● **Task prompt**:
Print all the data, keeping every line exactly as it is.

● **Information shown**:
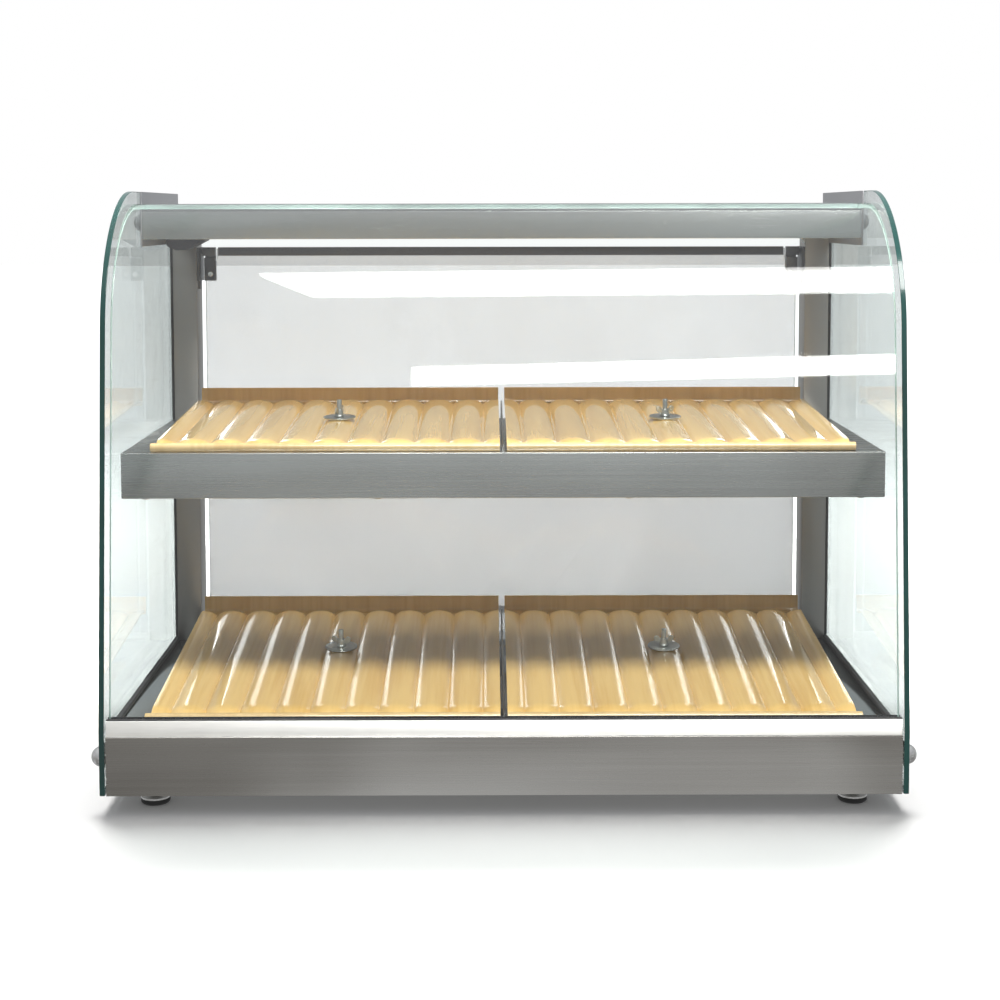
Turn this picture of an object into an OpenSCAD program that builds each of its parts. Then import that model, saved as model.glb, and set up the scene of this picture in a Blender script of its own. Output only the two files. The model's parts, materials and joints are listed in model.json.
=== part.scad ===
// Heated counter-top display case: curved front glass, two levels of sloping trays,
// a lamp box at the top and a lift-up glass door at the back.
// Millimetres. +Z is up, the curved glass faces -Y, the origin is at the bottom centre.

/* [Case] */
// Width over the two side glasses
case_w = 900; // [750:10:1100]
// Depth of the side glasses
case_d = 490; // [400:2:600]
// Height of the side glasses' top edge above the table
case_h = 694; // [576:2:840]
// Height of the base's underside above the table
foot_h = 22; // [18:1:40]
// Height of the base box
base_h = 66; // [60:1:90]
// How far the base and the posts stop short of the side glasses' back edge
back_step = 4; // [2:1:12]
// Thickness of the folded steel sheet
sheet_t = 1.5; // [1:0.1:2]
// Width of the folded flanges
flange_w = 14; // [10:1:24]

/* [Glass] */
// Thickness of the side and front glass
glass_t = 6; // [5:0.2:8]
// Gap between the side glass and the steel body, filled by spacers and seals
glass_gap = 1.5; // [1:0.1:3]
// Lean of the front edge back from upright, in degrees
front_lean = 5.5; // [4:0.1:7]
// Radius of the large front curve
front_r = 170; // [140:1:204]
// Height of the upright part of the front edge above the base's underside
kink_rise = 70; // [66:1:90]
// Distance of the front glass's outer face inside the side glass's edge
glass_inset = 8; // [6:0.2:12]
// Distance of the front glass's top face below the side glass's top edge
glass_drop = 15; // [8:0.5:20]
// Flat run of the front glass between its curve and the lamp box
glass_flat = 28; // [10:1:60]
// How far the front glass laps over the lamp box
glass_lap = 22; // [12:1:40]

/* [Front rail] */
// Set-back of the rail's outer wall behind the fascia
rail_step = 3; // [1:0.5:5]
// Height of the rail above the base
rail_h = 18; // [12:1:30]
// Thickness of the seal on each side of the front glass
seal_t = 3.2; // [2:0.1:5]

/* [Lamp box] */
// Height of the lamp box
housing_h = 34; // [30:1:60]
// Thickness of the seal between the lamp box and the front glass
top_seal_t = 3; // [2:0.5:6]
// Thickness of the end plates
plate_t = 2; // [1.5:0.1:3]
// How far the end plates hang below the lamp box
plate_drop = 9; // [4:1:20]
// Radius of the lamp tube
lamp_r = 8; // [6:0.5:12]

/* [Posts] */
// Width of a rear post
post_w = 32; // [24:1:50]
// Depth of a rear post
post_d = 44; // [36:1:60]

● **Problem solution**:
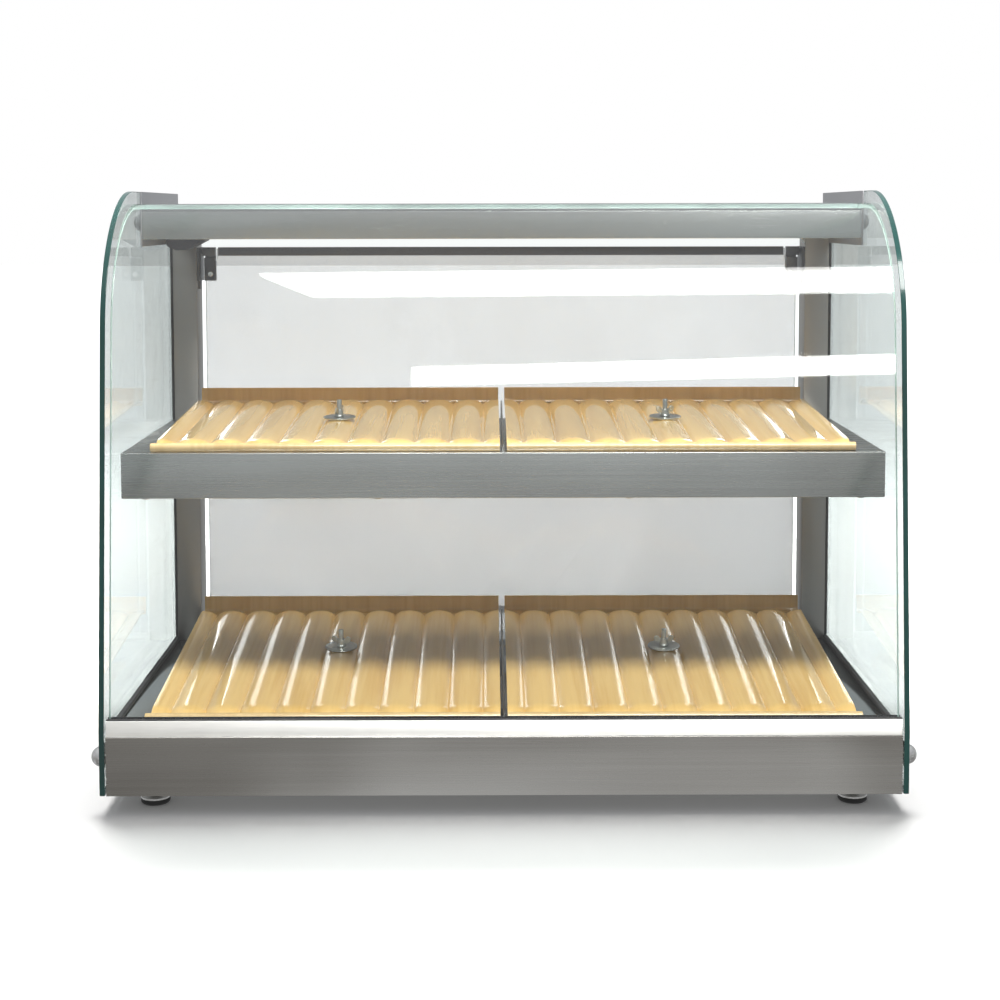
Turn this picture of an object into an OpenSCAD program that builds each of its parts. Then import that model, saved as model.glb, and set up the scene of this picture in a Blender script of its own. Output only the two files. The model's parts, materials and joints are listed in model.json.
=== part.scad ===
// Heated counter-top display case: curved front glass, two levels of sloping trays,
// a lamp box at the top and a lift-up glass door at the back.
// Millimetres. +Z is up, the curved glass faces -Y, the origin is at the bottom centre.

/* [Case] */
// Width over the two side glasses
case_w = 900; // [750:10:1100]
// Depth of the side glasses
case_d = 490; // [400:2:600]
// Height of the side glasses' top edge above the table
case_h = 694; // [576:2:840]
// Height of the base's underside above the table
foot_h = 22; // [18:1:40]
// Height of the base box
base_h = 66; // [60:1:90]
// How far the base and the posts stop short of the side glasses' back edge
back_step = 4; // [2:1:12]
// Thickness of the folded steel sheet
sheet_t = 1.5; // [1:0.1:2]
// Width of the folded flanges
flange_w = 14; // [10:1:24]

/* [Glass] */
// Thickness of the side and front glass
glass_t = 6; // [5:0.2:8]
// Gap between the side glass and the steel body, filled by spacers and seals
glass_gap = 1.5; // [1:0.1:3]
// Lean of the front edge back from upright, in degrees
front_lean = 5.5; // [4:0.1:7]
// Radius of the large front curve
front_r = 170; // [140:1:204]
// Height of the upright part of the front edge above the base's underside
kink_rise = 70; // [66:1:90]
// Distance of the front glass's outer face inside the side glass's edge
glass_inset = 8; // [6:0.2:12]
// Distance of the front glass's top face below the side glass's top edge
glass_drop = 15; // [8:0.5:20]
// Flat run of the front glass between its curve and the lamp box
glass_flat = 28; // [10:1:60]
// How far the front glass laps over the lamp box
glass_lap = 22; // [12:1:40]

/* [Front rail] */
// Set-back of the rail's outer wall behind the fascia
rail_step = 3; // [1:0.5:5]
// Height of the rail above the base
rail_h = 18; // [12:1:30]
// Thickness of the seal on each side of the front glass
seal_t = 3.2; // [2:0.1:5]

/* [Lamp box] */
// Height of the lamp box
housing_h = 34; // [30:1:60]
// Thickness of the seal between the lamp box and the front glass
top_seal_t = 3; // [2:0.5:6]
// Thickness of the end plates
plate_t = 2; // [1.5:0.1:3]
// How far the end plates hang below the lamp box
plate_drop = 9; // [4:1:20]
// Radius of the lamp tube
lamp_r = 8; // [6:0.5:12]

/* [Posts] */
// Width of a rear post
post_w = 32; // [24:1:50]
// Depth of a rear post
post_d = 44; // [36:1:60]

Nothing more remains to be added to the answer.